Refiro-me aos ministros, e não ás pessoas dos ministros, porque n'este momento e n'esta casa não vejo mais do que dois poderes distinctos, o executivo representado pelas pessoas que se sentam n'aquelles bancos (apontando o logar dos ministros) e o legislativo que está representado pelos eleitos do povo. Estes dois poderes são independentes; e como não têem qualidades pessoaes, não se comprimentam mas tambem não se melindram nem offendem na sua dignidade, visto que são entidades abstractas creadas pela metaphysica da carta.
É, pois, á entidade governo que se dirige esta outra entidade, o parlamento, perguntando, no exercicio do seu direito, por que estranhas artes e por que secretos motivos se encontram hoje sob a presidencia do sr. Fontes, o sr. Pinheiro Chagas e o sr. Barjona de Freitas?
A pergunta não é ociosa, porquanto tratando-se de apreciar uma dictadura, convem saber, como preliminar, a competencia moral e politica de quem a perceptuou. (Apoiados.)
Analysemos rapidamente .
O sr. ministro do reino foi por alguns annos o chefe de uma grande romanesca, para me servir da phrase inventada por um dos seus adeptos, gironde que se desmembrou do partido regenerador e á custa d'elle viveu; e que tinha por fim deitar abaixo do altar o antigo idolo que tresandava a bolor ou porventura já não fazia o milagre de alguns despachos para os parciaes do sr. Barjona. (Riso.)
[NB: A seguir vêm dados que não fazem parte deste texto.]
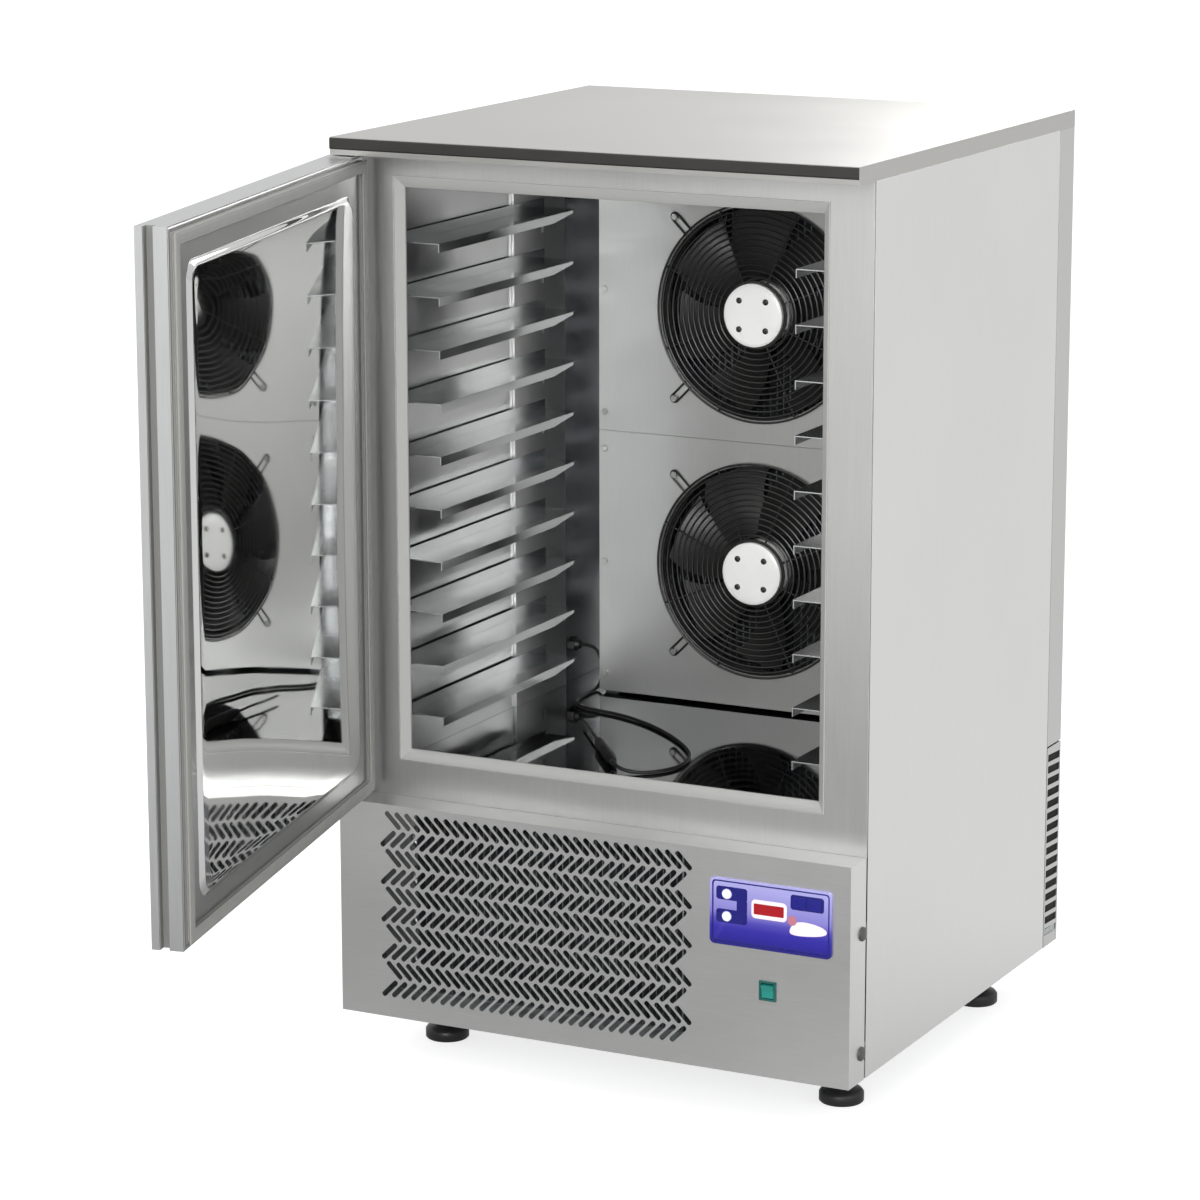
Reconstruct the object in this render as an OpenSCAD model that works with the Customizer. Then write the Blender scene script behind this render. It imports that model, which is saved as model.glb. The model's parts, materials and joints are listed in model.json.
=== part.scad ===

Mais: na opinião do actual ministro do reino, o sr. Fontes não passava de um Antony romantico, que não comprehendia as leis de evolução histórica, um estadista gasto e descripto, uma especie de fossil que crystalisára nos melhoramentos materiaes.
Agora pergunto: se talera o conceito que o actual ministro do reino formava do actual presidente do conselho, como se comprehendew a permanencia simultanea de ambos nos concelhos da coroa? Foi a ambição do poder que os approximou? Não encontro outro motivo; mas então declaro, que não têem auctoridade moral para exercer as altissimas e extraordinarias funções de dictador quem tão medianamente respeita o seu caracter politico, e quem exerce o poder em nome de vaidades e ambições, e não em beneficio do paiz e em nome das urgentes necessidades da occasião. (Aoiados.)
Então a camara tem o direito de não acreditar na sinceridade dos dictadores, nem na proficuidade da sua obra. (Apoiados.)